We could of course fill an entire Archivist column about Atiesh and another one about the Corrupted Ashbringer, so I’ll save those for another time.
The first invasion
So while the dedicated guilds were puncturing Patchwerk and face-melting Maexxna, what was everyone else doing? Along with the raid, Blizzard introduced one of several world events featured in classic: the Scourge Invasion.
It’s interesting how much the Legion pre-expansion event resembles this event design from classic. In both cases, icons on the world map show where the invasion is currently active. Pushing back the enemies (whether demons or the undead Scourge) earns you currency, which you can turn in to a vendor for some sweet, limited-availability items. Obviously the new event is more complex, but the basic setup is very similar.
The Scourge also showed up from time to time inside Stormwind and Undercity, sending NPCs into a panic. Elite packs of Scourge would even target the city’s faction leader. The mobs wouldn’t attack a player unless the player attacked them, however, so they didn’t completely disrupt cities. Blizzard added new bosses to several dungeons, including lower-level instances such as Shadowfang Keep and Razorfen Downs.
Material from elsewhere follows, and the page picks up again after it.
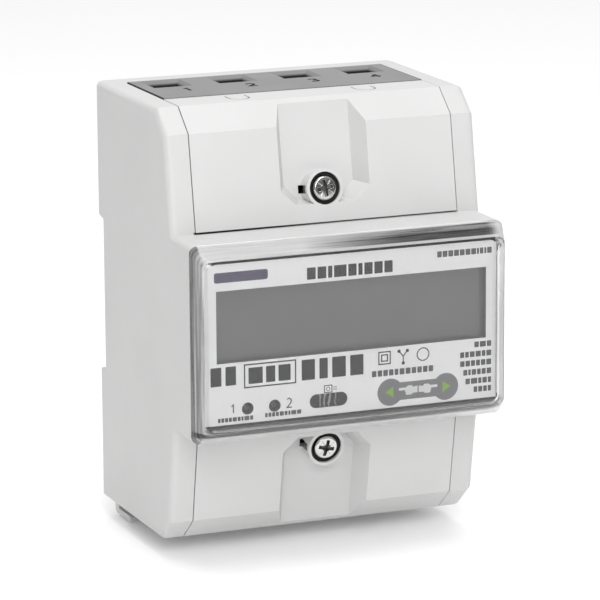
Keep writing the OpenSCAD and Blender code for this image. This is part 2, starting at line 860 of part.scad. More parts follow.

The Scourge invasion is so far the only nonseasonal event ever to be repeated in WoW‘s history. It was reintroduced as part of Wrath‘s Zombie Infestation event and retuned for level 70.
A turning point
Ultimately, the extreme inaccessibility of Naxxramas was a turning point for WoW. It sounded the death knell for 40-player raids, and brought WoW one step closer to today’s vastly more friendly endgame. Bringing Naxx back in Wrath of the Lich King gave players a second chance to experience the incredible raid zone that Blizzard’s design team created after all but a small fraction of us missed it the first time around. Some will always pine, however, for the extreme difficulty and epic experience of Naxxramas 1.0.